§ Entries:
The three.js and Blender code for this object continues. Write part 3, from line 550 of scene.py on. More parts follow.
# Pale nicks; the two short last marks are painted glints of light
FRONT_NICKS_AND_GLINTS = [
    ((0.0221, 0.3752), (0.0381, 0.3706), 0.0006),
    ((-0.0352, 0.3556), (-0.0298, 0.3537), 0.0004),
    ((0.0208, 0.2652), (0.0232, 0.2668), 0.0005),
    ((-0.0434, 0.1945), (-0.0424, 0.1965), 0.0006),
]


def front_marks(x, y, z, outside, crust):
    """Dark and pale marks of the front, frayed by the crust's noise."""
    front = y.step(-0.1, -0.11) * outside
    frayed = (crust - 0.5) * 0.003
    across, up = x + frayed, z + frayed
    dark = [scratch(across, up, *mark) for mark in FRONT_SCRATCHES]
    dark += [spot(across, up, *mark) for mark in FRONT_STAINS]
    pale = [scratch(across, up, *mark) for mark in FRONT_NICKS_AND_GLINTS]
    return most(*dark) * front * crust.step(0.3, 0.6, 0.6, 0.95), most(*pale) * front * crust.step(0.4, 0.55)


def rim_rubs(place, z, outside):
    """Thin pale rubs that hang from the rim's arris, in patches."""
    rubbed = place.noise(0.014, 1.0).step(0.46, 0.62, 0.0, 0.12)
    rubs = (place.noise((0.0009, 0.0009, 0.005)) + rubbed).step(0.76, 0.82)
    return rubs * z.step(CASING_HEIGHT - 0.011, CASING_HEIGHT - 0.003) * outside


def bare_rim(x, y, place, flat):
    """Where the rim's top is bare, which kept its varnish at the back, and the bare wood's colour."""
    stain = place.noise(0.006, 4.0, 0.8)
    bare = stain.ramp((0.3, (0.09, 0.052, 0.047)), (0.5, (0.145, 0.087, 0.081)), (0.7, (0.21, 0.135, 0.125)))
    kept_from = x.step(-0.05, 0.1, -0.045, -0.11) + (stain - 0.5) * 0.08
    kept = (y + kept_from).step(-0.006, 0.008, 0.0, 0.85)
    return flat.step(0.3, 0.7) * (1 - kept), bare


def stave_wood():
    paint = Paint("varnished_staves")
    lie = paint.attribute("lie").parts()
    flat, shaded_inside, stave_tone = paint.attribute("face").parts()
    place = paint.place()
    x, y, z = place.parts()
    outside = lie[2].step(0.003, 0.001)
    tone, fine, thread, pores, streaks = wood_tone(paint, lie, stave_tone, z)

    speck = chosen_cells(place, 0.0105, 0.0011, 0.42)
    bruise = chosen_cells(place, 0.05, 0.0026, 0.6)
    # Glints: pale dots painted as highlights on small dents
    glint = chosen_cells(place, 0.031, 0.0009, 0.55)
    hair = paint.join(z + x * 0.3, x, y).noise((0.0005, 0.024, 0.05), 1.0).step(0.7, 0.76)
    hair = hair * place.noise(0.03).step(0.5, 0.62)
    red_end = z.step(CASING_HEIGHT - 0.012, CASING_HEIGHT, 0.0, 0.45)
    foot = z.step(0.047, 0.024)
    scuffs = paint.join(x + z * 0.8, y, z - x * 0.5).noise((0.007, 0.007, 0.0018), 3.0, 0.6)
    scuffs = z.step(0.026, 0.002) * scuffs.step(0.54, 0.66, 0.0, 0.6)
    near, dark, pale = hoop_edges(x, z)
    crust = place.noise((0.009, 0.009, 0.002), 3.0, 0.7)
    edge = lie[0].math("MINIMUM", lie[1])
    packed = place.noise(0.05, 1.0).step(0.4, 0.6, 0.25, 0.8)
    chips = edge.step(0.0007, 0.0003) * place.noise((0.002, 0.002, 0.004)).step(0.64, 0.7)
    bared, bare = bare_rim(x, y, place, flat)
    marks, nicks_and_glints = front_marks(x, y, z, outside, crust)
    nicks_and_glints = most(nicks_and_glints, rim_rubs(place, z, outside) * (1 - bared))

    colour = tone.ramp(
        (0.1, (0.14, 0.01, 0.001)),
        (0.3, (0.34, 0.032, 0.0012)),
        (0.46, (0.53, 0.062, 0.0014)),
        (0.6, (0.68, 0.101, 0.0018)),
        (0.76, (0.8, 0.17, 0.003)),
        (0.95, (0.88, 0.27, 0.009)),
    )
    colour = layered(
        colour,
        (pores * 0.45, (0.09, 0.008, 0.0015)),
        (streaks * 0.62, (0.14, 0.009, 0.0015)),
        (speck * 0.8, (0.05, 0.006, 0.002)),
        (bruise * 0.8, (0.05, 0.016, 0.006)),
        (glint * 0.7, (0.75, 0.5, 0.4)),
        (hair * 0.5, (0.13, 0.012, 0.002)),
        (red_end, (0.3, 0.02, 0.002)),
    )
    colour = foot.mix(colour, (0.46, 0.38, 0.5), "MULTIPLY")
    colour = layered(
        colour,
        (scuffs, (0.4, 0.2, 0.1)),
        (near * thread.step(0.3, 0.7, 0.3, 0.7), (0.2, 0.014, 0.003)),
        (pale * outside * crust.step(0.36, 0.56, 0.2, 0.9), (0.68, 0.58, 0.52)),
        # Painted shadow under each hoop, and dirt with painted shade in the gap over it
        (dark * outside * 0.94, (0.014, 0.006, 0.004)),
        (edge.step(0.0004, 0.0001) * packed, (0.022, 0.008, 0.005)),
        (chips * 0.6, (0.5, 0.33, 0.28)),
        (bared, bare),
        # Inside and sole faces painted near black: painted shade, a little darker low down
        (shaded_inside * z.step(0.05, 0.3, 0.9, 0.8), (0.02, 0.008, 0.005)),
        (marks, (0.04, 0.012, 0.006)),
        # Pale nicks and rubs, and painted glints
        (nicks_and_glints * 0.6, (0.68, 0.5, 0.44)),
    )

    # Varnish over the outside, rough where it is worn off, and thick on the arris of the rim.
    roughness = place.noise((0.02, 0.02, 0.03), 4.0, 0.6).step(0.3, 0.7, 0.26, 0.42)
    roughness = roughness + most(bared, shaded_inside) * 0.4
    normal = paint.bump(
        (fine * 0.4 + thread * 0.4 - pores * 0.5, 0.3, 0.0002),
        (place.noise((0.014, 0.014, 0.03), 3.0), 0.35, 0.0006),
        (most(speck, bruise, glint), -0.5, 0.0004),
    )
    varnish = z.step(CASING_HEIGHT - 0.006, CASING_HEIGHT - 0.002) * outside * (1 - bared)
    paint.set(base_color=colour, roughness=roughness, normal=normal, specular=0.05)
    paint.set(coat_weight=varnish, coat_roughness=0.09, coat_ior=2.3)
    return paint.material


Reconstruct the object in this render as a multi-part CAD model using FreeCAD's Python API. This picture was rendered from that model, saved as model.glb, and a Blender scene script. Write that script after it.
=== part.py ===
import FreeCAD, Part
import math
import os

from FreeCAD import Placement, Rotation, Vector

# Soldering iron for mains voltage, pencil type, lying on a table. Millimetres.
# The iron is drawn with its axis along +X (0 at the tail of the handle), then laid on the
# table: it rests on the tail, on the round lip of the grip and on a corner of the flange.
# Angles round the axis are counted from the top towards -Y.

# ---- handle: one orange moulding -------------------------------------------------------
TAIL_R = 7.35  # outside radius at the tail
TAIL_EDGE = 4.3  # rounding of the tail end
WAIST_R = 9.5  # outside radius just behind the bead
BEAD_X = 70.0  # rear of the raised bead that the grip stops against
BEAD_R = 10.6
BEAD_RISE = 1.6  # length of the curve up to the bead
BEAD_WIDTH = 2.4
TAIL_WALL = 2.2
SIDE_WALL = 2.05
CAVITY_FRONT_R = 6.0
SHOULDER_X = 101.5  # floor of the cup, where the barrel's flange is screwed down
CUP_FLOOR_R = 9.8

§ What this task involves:
Copy exactly, and only, the lines from the one containing "Reconstruct the object" through the last line of the listing.

§ Written answer:
Reconstruct the object in this render as a multi-part CAD model using FreeCAD's Python API. This picture was rendered from that model, saved as model.glb, and a Blender scene script. Write that script after it.
=== part.py ===
import FreeCAD, Part
import math
import os

from FreeCAD import Placement, Rotation, Vector

# Soldering iron for mains voltage, pencil type, lying on a table. Millimetres.
# The iron is drawn with its axis along +X (0 at the tail of the handle), then laid on the
# table: it rests on the tail, on the round lip of the grip and on a corner of the flange.
# Angles round the axis are counted from the top towards -Y.

# ---- handle: one orange moulding -------------------------------------------------------
TAIL_R = 7.35  # outside radius at the tail
TAIL_EDGE = 4.3  # rounding of the tail end
WAIST_R = 9.5  # outside radius just behind the bead
BEAD_X = 70.0  # rear of the raised bead that the grip stops against
BEAD_R = 10.6
BEAD_RISE = 1.6  # length of the curve up to the bead
BEAD_WIDTH = 2.4
TAIL_WALL = 2.2
SIDE_WALL = 2.05
CAVITY_FRONT_R = 6.0
SHOULDER_X = 101.5  # floor of the cup, where the barrel's flange is screwed down
CUP_FLOOR_R = 9.8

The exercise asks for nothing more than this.